The Celestial Sphere from Latitude 45° North

1900 Hours Sidereal Time

The sky from 45°N at 1900 hours sidereal time

This page contains a description of the stars, constellations, and deep-sky objects that can be seen in the sky at around 1900 hours sidereal time. It is assumed that the observer is located at approximately 45° latitude north.

To use the sky map, orient it so that the direction you are facing is at the bottom of the map. Zenith, the point directly overhead in the sky, is located at the centre of the map.

Looking North

The 'Big Dipper', part of the constellation Ursa Major, is beginning to swing below its compatriot Ursa Minor. The two stars marking the end of the bowl of the 'Big Dipper' point toward Polaris, brightest star in Ursa Minor. Making its way between Ursa Major and Ursa Minor is Draco. The 'lozenge' of stars outlining the dragon's head is never far from bright Vega.

High in the western sky, Boötes approaches the horizon. This constellation is shaped like a kite or perhaps an ice cream cone and Arcturus marks the base of the figure. Following in its wake is the half-circle of stars that make up Corona Borealis.

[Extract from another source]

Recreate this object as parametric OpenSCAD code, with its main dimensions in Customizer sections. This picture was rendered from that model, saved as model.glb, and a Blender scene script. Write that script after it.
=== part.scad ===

Cassiopeia, the W-shaped constellation on the other side of Ursa Minor from Ursa Major, is circling higher into the sky. Above it lies Cepheus and below, Perseus. The daughter of Cassiopeia and Cepheus is Andromeda. This constellation is just rising in the northeast. Within the boundaries of this constellation lies the farthest object visible to the naked eye, M31, the Andromeda Galaxy. This faint smudge is 2.5 million light years distant.

Looking South

Pegasus is lifting off of the eastern horizon, its 'Great Square' now easily seen. The constellation of Andromeda is attached to the flying horse at one corner of the 'Great Square'.

High overhead is the asterism known as the 'Summer Triangle'. This is comprised of three bright stars from three different constellations: Deneb from Cygnus, Vega from Lyra and Altair from Aquila. Cygnus is also known as the 'Northern Cross' because of its shape. Deneb marks the top of the cross and Albireo marks the bottom. Although not much to look at with the naked eye, Albireo resolves into a spectacularly-coloured binary with binoculars or a small telescope. Just east of Cygnus is the tiny constellation of Delphinus, its kite shape easy to see.

Just past Vega is the 'Keystone' of Hercules. Within this asterism can be found M13, the Great Globular Cluster, a spherical conglomeration of hundreds of aging stars. Corona Borealis and Boötes lie farther to the west.

The zodiacal constellations lie very near the horizon at this time. Just appearing above the southeastern horizon is Aquarius. Working westward, faint Capricornus is the next member of the zodiac to be found. Due south is the very bright Sagittarius, a teapot-shaped object. Scorpius is so close to the horizon that it is difficult to see. Its brightest star is Antares. Directly above the scorpion is the large but nondescript constellation of Ophiuchus through which the ecliptic also passes.